Physician buy-in is no longer the challenge that it was — the urgency for virtual solutions in the face of the pandemic leapt that barrier, and the success of remote care for managing patients through the crisis proved its value. Covid-19 has accelerated a massive behavioral change around digital health — providers are more willing to prescribe it, and patients even more receptive to using it.
In order not to lose these massive gains in digital adoption and changing mindsets, though, leaders need to think more holistically about digital health and virtual care. They need to consider and address questions of scale and ease of use. Makeshift solutions like drive-through blood pressure measurements worked in a pinch, but how do they function when the weather changes? When people can’t take off work?
Leaders know that efficiency and optimization is crucial to clawing back margin and to transition away from massive losses. So, in response to these changes, a few thoughts:
Virtual visits have been the hot topic of the past several months, but creating a sustainable virtual care model requires a more comprehensive strategy that involves multiple digital touchpoints. Measuring healthcare interactions can and should extend outside the visit — digital engagement, specifically around the condition that the patient is managing, is the only way to truly impact health outcomes.
As leaders think about responding holistically, they need to consider integration. If a virtual solution is going to be sustainable, scalable, and create efficiencies, it must deeply integrate and be interoperable with the medical record.

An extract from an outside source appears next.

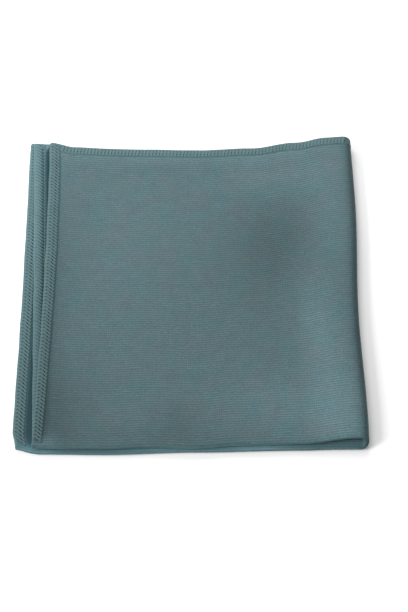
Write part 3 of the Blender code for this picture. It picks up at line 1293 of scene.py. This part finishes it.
@dataclass
class HemThread:
    """The thread of all four hems: one flat helical turn for each stitch, and the needle's line.

    A turn starts inside the needle's line on the outer face, goes out round the edge, and comes
    back on the inner face. It leans along the hem from slant_start inwards.
    """

    fold: FoldedShape
    finish: ThreadFinish = field(default_factory=ThreadFinish)
    pitch: float = 2.2 * MM
    slant: float = 0.72
    cross_slant: float = 0.22
    slant_start: float = 2.6 * MM
    corner_start: float = 0.8 * MM
    cross_start: float = 7.0 * MM
    keep_off: float = 0.6 * MM
    jitter: float = 0.16 * MM
    narrow: float = 0.92
    cross_fill: float = 0.25
    jitter_step: float = 0.83
    jitter_apart: float = 11.0
    jitter_start: float = 0.3
    turn: tuple[StrandStep, ...] = (
        StrandStep(6.75 * MM, 0.50 * MM, 0.80 * MM, 0.12 * MM),
        StrandStep(6.20 * MM, 0.70 * MM, 0.98 * MM, 0.15 * MM),
        StrandStep(5.50 * MM, 0.74 * MM, 1.02 * MM, 0.15 * MM),
        StrandStep(4.50 * MM, 0.73 * MM, 0.64 * MM, 0.15 * MM),
        StrandStep(3.50 * MM, 0.77 * MM, 1.02 * MM, 0.11 * MM),
        StrandStep(2.70 * MM, 0.79 * MM, 1.05 * MM, 0.10 * MM),
        StrandStep(1.90 * MM, 0.79 * MM, 0.68 * MM, 0.11 * MM),
        StrandStep(1.20 * MM, 0.74 * MM, 1.05 * MM, 0.10 * MM),
        StrandStep(0.50 * MM, 0.62 * MM, 1.06 * MM, 0.08 * MM),
        StrandStep(0.12 * MM, 0.42 * MM, 1.00 * MM, 0.08 * MM),
        StrandStep(-0.02 * MM, 0.00 * MM, 0.98 * MM, 0.08 * MM),
    )
    turn_back: tuple[StrandStep, ...] = (
        StrandStep(0.12 * MM, -0.42 * MM, 1.00 * MM, 0.08 * MM),
        StrandStep(0.60 * MM, -0.64 * MM, 1.03 * MM, 0.08 * MM),
        StrandStep(2.60 * MM, -0.79 * MM, 1.01 * MM, 0.10 * MM),
        StrandStep(4.30 * MM, -0.74 * MM, 0.88 * MM, 0.15 * MM),
        StrandStep(6.20 * MM, -0.46 * MM, 0.60 * MM, 0.12 * MM),
    )
    needle_inward: float = 6.55 * MM
    needle_length: float = 0.36
    needle_half: float = 0.28 * MM
    needle_heights: tuple[float, ...] = (0.40 * MM, 0.58 * MM, 0.62 * MM, 0.58 * MM, 0.40 * MM)
    needle_depth: float = 0.7
    needle_top: float = 0.6
    cut_merge: float = 1e-6

    def cut_bar(self, length: Vector, count: int) -> bmesh.types.BMesh:
        """Makes a bar that goes from -1 to 1 in each direction, with even cuts across it.

        Args:
            length: the direction of its length.
            count: how many lengths the cuts part it in.

        Returns:
            The closed bar.
        """
        shape = bmesh.new()
        bmesh.ops.create_cube(shape, size=2.0)
        for cut in range(1, count):
            bmesh.ops.bisect_plane(
                shape,
                geom=shape.verts[:] + shape.edges[:] + shape.faces[:],
                dist=self.cut_merge,
                plane_co=length * mix(-1, 1, cut / count),
                plane_no=length,
            )
        return shape

    def strand(self, hem: Hem) -> bmesh.types.BMesh:
        """Makes one turn of thread, with x along the hem, y inwards and z over the sheet's middle.

        Args:
            hem: the hem that it is for, which sets how far it leans and how wide it is.

        Returns:
            A closed strand of four flat sides, with its long edges sharp.
        """
        slant = self.cross_slant if hem.crosses else self.slant
        fill = self.cross_fill if hem.crosses else 0.0
        steps = self.turn + self.turn_back
        count = len(steps) - 1
        shape = self.cut_bar(Vector((0, 1, 0)), count)
        for edge in shape.edges:
            edge.smooth = edge.verts[0].co.y == edge.verts[1].co.y
        for vert in shape.verts:
            index = round((vert.co.y + 1) / 2 * count)
            step = steps[index]
            before, after = steps[max(index - 1, 0)], steps[min(index + 1, count)]
            run_y, run_z = after.inward - before.inward, after.height - before.height
            length = math.hypot(run_y, run_z)
            out_y, out_z = run_z / length, -run_y / length
            side, over = vert.co.x, vert.co.z
            narrow = 1.0 if over < 0 else self.narrow
            shift = math.copysign(max(step.inward - self.slant_start, 0.0) * slant, step.height)
            half_width = mix(step.half_width * narrow, self.pitch / 2, fill)
            vert.co.x = shift + side * half_width
            vert.co.y = step.inward + out_y * over * step.half_depth
            vert.co.z = step.height + out_z * over * step.half_depth
        return shape

    def needle_stitch(self, face: Face) -> bmesh.types.BMesh:
        """Makes one short stitch of the needle's line on one face.

        Args:
            face: the face that it lies on.

        Returns:
            A closed stitch, along the hem.
        """
        count = len(self.needle_heights) - 1
        shape = self.cut_bar(Vector((1, 0, 0)), count)
        for vert in shape.verts:
            index = round((vert.co.x + 1) / 2 * count)
            side, over = vert.co.y, vert.co.z
            half_width = self.needle_half * (1.0 if over < 0 else self.needle_top)
            height = self.needle_heights[index] + over * self.needle_half * self.needle_depth
            vert.co.x = vert.co.x * self.pitch * self.needle_length
            vert.co.y = self.needle_inward + side * half_width
            vert.co.z = height * face.value
        if face is Face.INNER:
            bmesh.ops.reverse_faces(shape, faces=shape.faces[:])
        return shape

    def repeat(self, shape: bmesh.types.BMesh, count: int) -> None:
        """Repeats a stitch along x, a pitch apart, by copying what is there again and again.

        Args:
            shape: one stitch, which becomes a row of them.
            count: how many stitches the row has.
        """
        made = 1
        while made < count:
            more = min(made, count - made)
            cells = shape.faces[: len(shape.faces) // made * more]
            corners = dict.fromkeys(vert for cell in cells for vert in cell.verts)
            edges = dict.fromkeys(edge for cell in cells for edge in cell.edges)
            copied = bmesh.ops.duplicate(shape, geom=[*corners, *edges, *cells])
            fresh = [part for part in copied["geom"] if isinstance(part, bmesh.types.BMVert)]
            bmesh.ops.translate(shape, verts=fresh, vec=(made * self.pitch, 0, 0))
            made += more

    def flat_place(self, hem: Hem, place: float, inward: float) -> tuple[float, float]:
        """Turns a place on a hem into one on the flat cloth.

        Args:
            hem: the hem.
            place: the place along the hem, going round the cloth.
            inward: the distance from the cloth's edge, in the hem table's measure.

        Returns:
            The place across the flat cloth and the place along it.
        """
        flat = self.fold.flat
        if hem is Hem.LEFT:
            return inward * flat.side_share(0.0, place), place
        if hem is Hem.FRONT:
            return place, flat.length - inward * flat.cross_share
        if hem is Hem.RIGHT:
            return flat.width - inward, flat.length - place
        return flat.width - place, inward * flat.cross_share

    def whole_stitches(self, corners: list[bmesh.types.BMVert]) -> list[bmesh.types.BMVert]:
        """Adds to some corners all the others of the same stitches.

        Args:
            corners: corners of one or more stitches.

        Returns:
            All the corners of these stitches.
        """
        found, waiting = set(corners), list(corners)
        while waiting:
            for edge in waiting.pop().link_edges:
                for other in edge.verts:
                    if other not in found:
                        found.add(other)
                        waiting.append(other)
        return list(found)

    def sew(self, shape: bmesh.types.BMesh, hem: Hem) -> bmesh.types.BMesh:
        """Repeats one stitch along a hem, leaves out those at the front crease, and folds the rest.

        Args:
            shape: the stitch, which becomes the whole hem's.
            hem: the hem.

        Returns:
            The same shape.
        """
        flat, fold = self.fold.flat, self.fold
        total = flat.width if hem.crosses else flat.length
        start = self.cross_start if hem.crosses else self.corner_start
        count = int((total - 2 * start) / self.pitch)
        first = (total - (count - 1) * self.pitch) / 2
        self.repeat(shape, count)
        # The thread takes its hem's painted light and shade.
        painted_light_and_shade = shape.verts.layers.float.new("painted_light_and_shade")
        at_crease = []
        for vert in shape.verts:
            number = round(vert.co.x / self.pitch)
            spot = Vector((number * self.jitter_step, hem.value * self.jitter_apart, self.jitter_start))
            place = vert.co.x + first + self.jitter * noise.noise(spot)
            place = min(max(place, self.corner_start), total - self.corner_start)
            across, along = self.flat_place(hem, place, vert.co.y)
            vert.co = fold.centre(fold.fold_point(*flat.round_corner(across, along), vert.co.z))
            vert[painted_light_and_shade] = fold.hem_painted_shading(across, along)
            in_crease = fold.front_start - self.keep_off < along < fold.front_end + self.keep_off
            if in_crease and not hem.crosses:
                at_crease.append(vert)
        bmesh.ops.delete(shape, geom=self.whole_stitches(at_crease), context="VERTS")
        return shape

    def gather(self, name: str, stitches: list[bmesh.types.BMesh]) -> bpy.types.Object:
        """Joins the four hems' stitches in one object.

        Args:
            name: the object's name.
            stitches: each hem's stitches, which are used up.

        Returns:
            The object.
        """
        whole = bmesh.new()
        for shape in stitches:
            mesh = bpy.data.meshes.new("hem")
            shape.to_mesh(mesh)
            shape.free()
            whole.from_mesh(mesh)
            bpy.data.meshes.remove(mesh)
        return dress(name, whole, self.finish.make())

    def build(self) -> list[bpy.types.Object]:
        """Makes the thread of all hems.

        Returns:
            The overlocked thread and the needle's line.
        """
        turns, lines = [], []
        for hem in Hem:
            turns.append(self.sew(self.strand(hem), hem))
            lines += [self.sew(self.needle_stitch(face), hem) for face in Face]
        return [self.gather("overlock_thread", turns), self.gather("needle_thread", lines)]


@dataclass
class Studio:
    """The pale floor, the soft lights and the camera."""

    aim: tuple[float, float, float] = (0.0083, -0.0106, 0.0)
    distance: float = 0.700
    height_deg: float = 66.4
    lens_mm: float = 67.76
    film_mm: float = 36.0
    floor_size: float = 6.0
    floor_cells: int = 8
    key_azimuth_deg: float = 190.0
    key_height_deg: float = 30.0
    key_distance: float = 1.4
    key_size: float = 0.7
    key_power: float = 25.0
    back_place: tuple[float, float, float] = (-0.04, 0.46, 0.38)
    back_size: float = 0.40
    back_power: float = 3.5
    sky: float = 0.425
    sky_tint: Tint = Tint(1.0, 1.0, 1.0)
    clip_start: float = 0.01

    def lay_floor(self) -> None:
        """Makes the floor."""
        shape = bmesh.new()
        cells = self.floor_cells
        bmesh.ops.create_grid(shape, x_segments=cells, y_segments=cells, size=self.floor_size / 2)
        floor = dress("floor", shape, FloorFinish().make())
        floor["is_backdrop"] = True

    def hang_lamp(self, name: str, place: Vector, size: float, power: float) -> None:
        """Hangs a soft square lamp that shines at the cloth.

        Args:
            name: the lamp's name.
            place: where it hangs.
            size: its side.
            power: its power in watts.
        """
        lamp = bpy.data.lights.new(name, "AREA")
        lamp.shape = "SQUARE"
        lamp.size = size
        lamp.energy = power
        holder = bpy.data.objects.new(name, lamp)
        holder.location = place
        holder.rotation_euler = (-place).to_track_quat("-Z", "Y").to_euler()
        bpy.context.scene.collection.objects.link(holder)

    def light(self) -> None:
        """Sets the lamps and the pale surroundings."""
        azimuth, rise = math.radians(self.key_azimuth_deg), math.radians(self.key_height_deg)
        level = math.cos(rise)
        toward = Vector((math.cos(azimuth) * level, math.sin(azimuth) * level, math.sin(rise)))
        self.hang_lamp("key", toward * self.key_distance, self.key_size, self.key_power)
        self.hang_lamp("back", Vector(self.back_place), self.back_size, self.back_power)
        world = bpy.data.worlds.new("pale room")
        world.use_nodes = True
        backdrop = world.node_tree.nodes["Background"]
        backdrop.inputs["Color"].default_value = self.sky_tint.rgba()
        backdrop.inputs["Strength"].default_value = self.sky
        bpy.context.scene.world = world

    def place_camera(self) -> None:
        """Makes the camera at the photograph's viewing angle."""
        rise = math.radians(self.height_deg)
        back = Vector((0.0, -math.cos(rise), math.sin(rise)))
        lens = bpy.data.cameras.new("camera")
        lens.lens = self.lens_mm
        lens.sensor_fit = "VERTICAL"
        lens.sensor_height = self.film_mm
        lens.clip_start = self.clip_start
        camera = bpy.data.objects.new("camera", lens)
        camera.location = Vector(self.aim) + back * self.distance
        camera.rotation_euler = back.to_track_quat("Z", "Y").to_euler()
        bpy.context.scene.collection.objects.link(camera)
        bpy.context.scene.camera = camera

    def build(self) -> None:
        """Sets up the whole studio."""
        self.lay_floor()
        self.light()
        self.place_camera()
        bpy.context.scene.view_settings.view_transform = "Standard"


def box_numbers(box: tuple[Vector, Vector]) -> list[list[float]]:
    """Turns a box's corners into plain numbers."""
    return [list(corner) for corner in box]


def main() -> None:
    logging.basicConfig(level=logging.INFO, format="%(name)s %(message)s")
    fold = FoldedShape()
    cloth = ClothSheet(fold).build()
    threads = HemThread(fold).build()
    Studio().build()

    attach(cloth, "root")
    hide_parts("cloth")
    for thread in threads:
        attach(thread, "root")
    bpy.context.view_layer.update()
    for name, box in (("solids", CAD_BOX), ("looks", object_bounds())):
        LOG.info("%s reach from %s to %s", name, *box_numbers(box))


if __name__ == "__main__":
    main()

Overwhelmed clinicians are not going to use a solution if it does not streamline their workflow.
Turnkey Is Key
Any virtual solution has to be turnkey. It should fully document the virtual visit; capture remote data from patients and also guarantee compliance; pick, pack and ship devices; and fully close the loop with interventions. If you have to hire another person to do virtual care, you are doing it incorrectly.
Don’t Forget ROI
ROI needs to be front and center in the conversation around virtual care solutions. This is especially true in areas like obstetrics, where most reimbursement happens through lump sum, global fees. Having a video visit doesn’t necessarily move the bottom line if that video visit isn’t being reimbursed. Leaders need to make sure that a virtual strategy takes into account other venues, like asynchronous virtual care, which can help deal with varying reimbursement strategies and realities.
The pandemic has created immense opportunities for virtual care, and leaders with a smart virtual strategy and holistic approach are in a position to take full advantage of the moment.
Juan-Pablo Segura co-founded Babyscripts in 2013 with the vision that internet enabled medical devices and big data would transform the delivery of pregnancy care. Since the company’s inception, they have raised over $15M and gathered the support of more than 40 health systems around the country to further their vision of a data centric model in prenatal care.
As the president of Babyscripts, Juan-Pablo has focused his efforts on business development, sales and fundraising. He has orchestrated multi-million dollar strategic partnerships with influential stakeholders in the obstetrics market, including Philips International and General Electric. Under his leadership, the Babyscripts sales team has closed large deals with more than 40 health systems around the country and partnered with Aurora Healthcare in Wisconsin to co-develop an at-risk product to add to their suite.